------ DATA BLOCK ------

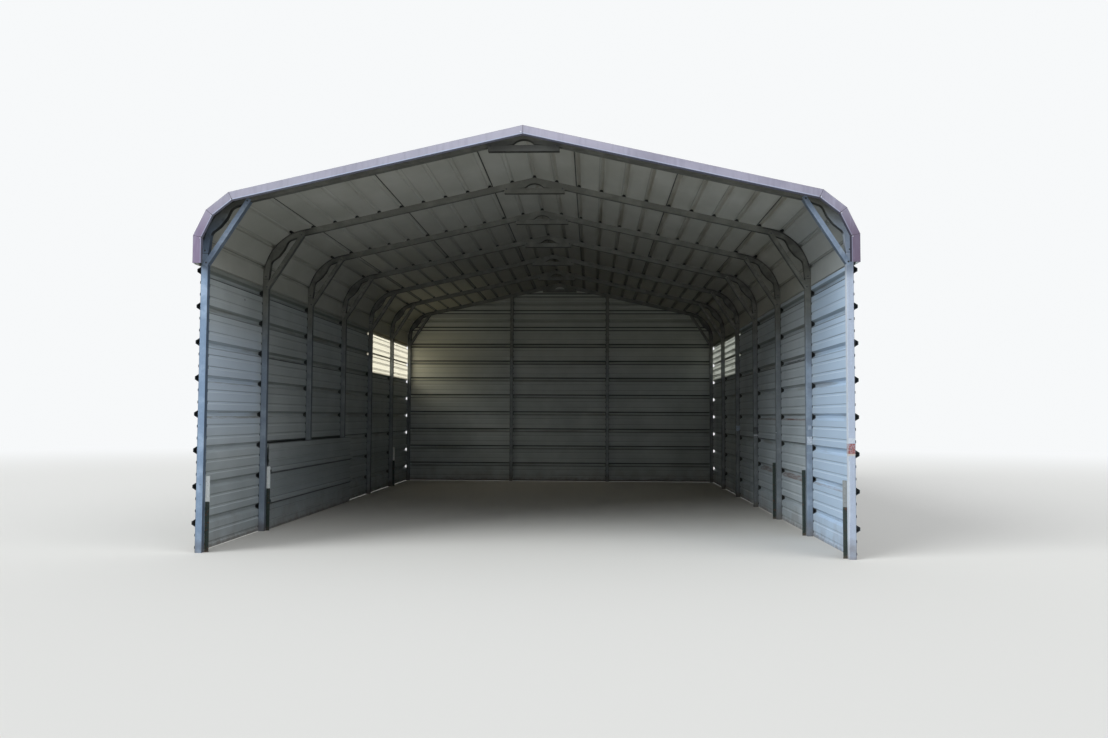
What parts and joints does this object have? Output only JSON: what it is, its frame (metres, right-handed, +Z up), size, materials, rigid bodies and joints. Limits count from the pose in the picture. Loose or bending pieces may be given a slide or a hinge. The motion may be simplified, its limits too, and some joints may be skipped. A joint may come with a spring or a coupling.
{
  "type": "carport",
  "caption": "Steel tube carport with rounded eaves, ribbed sheet roof and walls on three sides, open at the front, with corner braces and gable trim.",
  "frame": {"origin": "on the ground at the middle of the plan", "axes": "+Z up, the ridge along Y, the open front faces -Y"},
  "size_m": [5.555, 9.4508, 3.5802],
  "materials": {
    "galvanised_tube": "dull galvanised steel, weathered",
    "galvanised_channel": "dull galvanised steel, pressed",
    "roof_sheet": "off-white paint, satin, dusty",
    "wall_sheet": "off-white paint, satin, dirt streaks",
    "light_panel": "translucent ribbed plastic, cream",
    "trim": "faded plum paint",
    "anchor_post": "dark green paint with a white top"
  },
  "bodies": {
    "root": {"anchors_left": "anchor_post", "anchors_right": "anchor_post", "bow_1": "galvanised_tube", "bow_2": "galvanised_tube", "bow_3": "galvanised_tube", "bow_4": "galvanised_tube", "bow_5": "galvanised_tube", "bow_6": "galvanised_tube", "bow_7": "galvanised_tube", "corner_braces_left": "galvanised_channel", "corner_braces_right": "galvanised_channel", "eave_sheet_left": "roof_sheet", "eave_sheet_right": "roof_sheet", "gable_trim_front": "trim", "gable_trim_rear": "trim", "kick_sheet": "wall_sheet", "legs_1": "galvanised_tube", "legs_2": "galvanised_tube", "legs_3": "galvanised_tube", "legs_4": "galvanised_tube", "legs_5": "galvanised_tube", "legs_6": "galvanised_tube", "legs_7": "galvanised_tube", "light_panel_left": "light_panel", "light_panel_right": "light_panel", "low_wall_sheet_left": "wall_sheet", "low_wall_sheet_right": "wall_sheet", "lower_roof_sheet_left": "roof_sheet", "lower_roof_sheet_right": "roof_sheet", "middle_wall_sheet_left": "wall_sheet", "middle_wall_sheet_right": "wall_sheet", "peak_braces": "galvanised_channel", "rear_gable_sheet": "wall_sheet", "rear_low_sheet": "wall_sheet", "rear_middle_sheet": "wall_sheet", "rear_posts": "galvanised_tube", "rear_upper_sheet": "wall_sheet", "ridge_sheet": "roof_sheet", "top_wall_sheet_left": "wall_sheet", "top_wall_sheet_right": "wall_sheet", "upper_roof_sheet_left": "roof_sheet", "upper_roof_sheet_right": "roof_sheet"}
  },
  "joints": []
}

------

Copy all the lines, exactly.

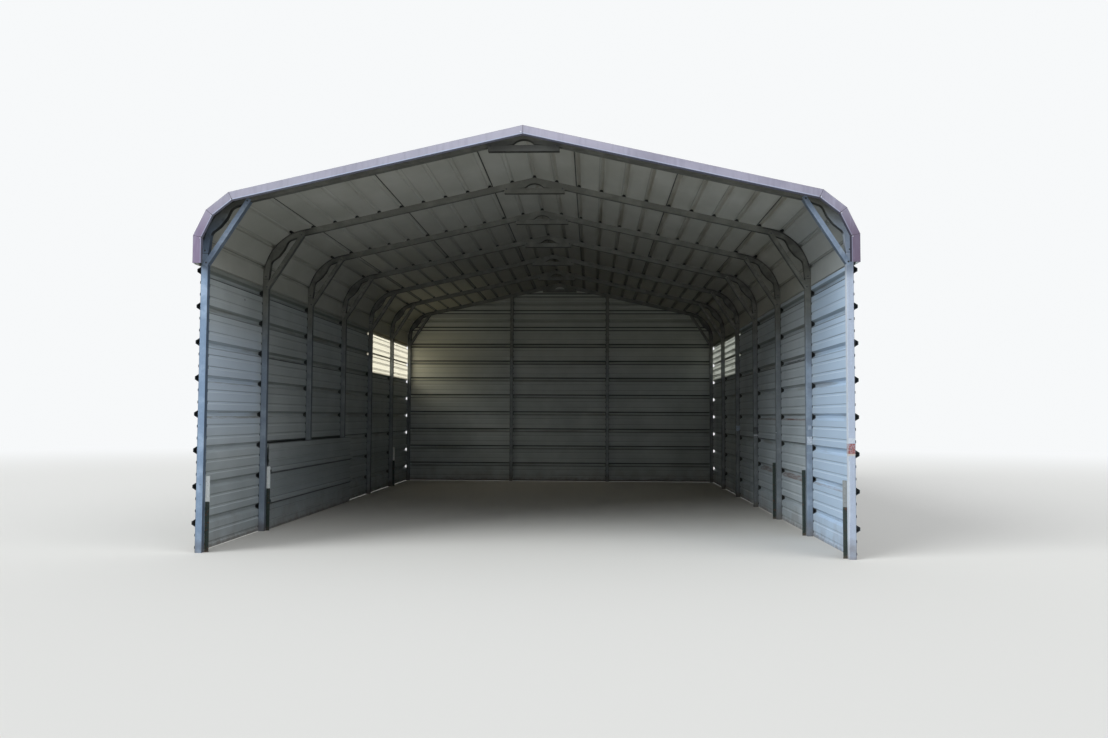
What parts and joints does this object have? Output only JSON: what it is, its frame (metres, right-handed, +Z up), size, materials, rigid bodies and joints. Limits count from the pose in the picture. Loose or bending pieces may be given a slide or a hinge. The motion may be simplified, its limits too, and some joints may be skipped. A joint may come with a spring or a coupling.
{
  "type": "carport",
  "caption": "Steel tube carport with rounded eaves, ribbed sheet roof and walls on three sides, open at the front, with corner braces and gable trim.",
  "frame": {"origin": "on the ground at the middle of the plan", "axes": "+Z up, the ridge along Y, the open front faces -Y"},
  "size_m": [5.555, 9.4508, 3.5802],
  "materials": {
    "galvanised_tube": "dull galvanised steel, weathered",
    "galvanised_channel": "dull galvanised steel, pressed",
    "roof_sheet": "off-white paint, satin, dusty",
    "wall_sheet": "off-white paint, satin, dirt streaks",
    "light_panel": "translucent ribbed plastic, cream",
    "trim": "faded plum paint",
    "anchor_post": "dark green paint with a white top"
  },
  "bodies": {
    "root": {"anchors_left": "anchor_post", "anchors_right": "anchor_post", "bow_1": "galvanised_tube", "bow_2": "galvanised_tube", "bow_3": "galvanised_tube", "bow_4": "galvanised_tube", "bow_5": "galvanised_tube", "bow_6": "galvanised_tube", "bow_7": "galvanised_tube", "corner_braces_left": "galvanised_channel", "corner_braces_right": "galvanised_channel", "eave_sheet_left": "roof_sheet", "eave_sheet_right": "roof_sheet", "gable_trim_front": "trim", "gable_trim_rear": "trim", "kick_sheet": "wall_sheet", "legs_1": "galvanised_tube", "legs_2": "galvanised_tube", "legs_3": "galvanised_tube", "legs_4": "galvanised_tube", "legs_5": "galvanised_tube", "legs_6": "galvanised_tube", "legs_7": "galvanised_tube", "light_panel_left": "light_panel", "light_panel_right": "light_panel", "low_wall_sheet_left": "wall_sheet", "low_wall_sheet_right": "wall_sheet", "lower_roof_sheet_left": "roof_sheet", "lower_roof_sheet_right": "roof_sheet", "middle_wall_sheet_left": "wall_sheet", "middle_wall_sheet_right": "wall_sheet", "peak_braces": "galvanised_channel", "rear_gable_sheet": "wall_sheet", "rear_low_sheet": "wall_sheet", "rear_middle_sheet": "wall_sheet", "rear_posts": "galvanised_tube", "rear_upper_sheet": "wall_sheet", "ridge_sheet": "roof_sheet", "top_wall_sheet_left": "wall_sheet", "top_wall_sheet_right": "wall_sheet", "upper_roof_sheet_left": "roof_sheet", "upper_roof_sheet_right": "roof_sheet"}
  },
  "joints": []
}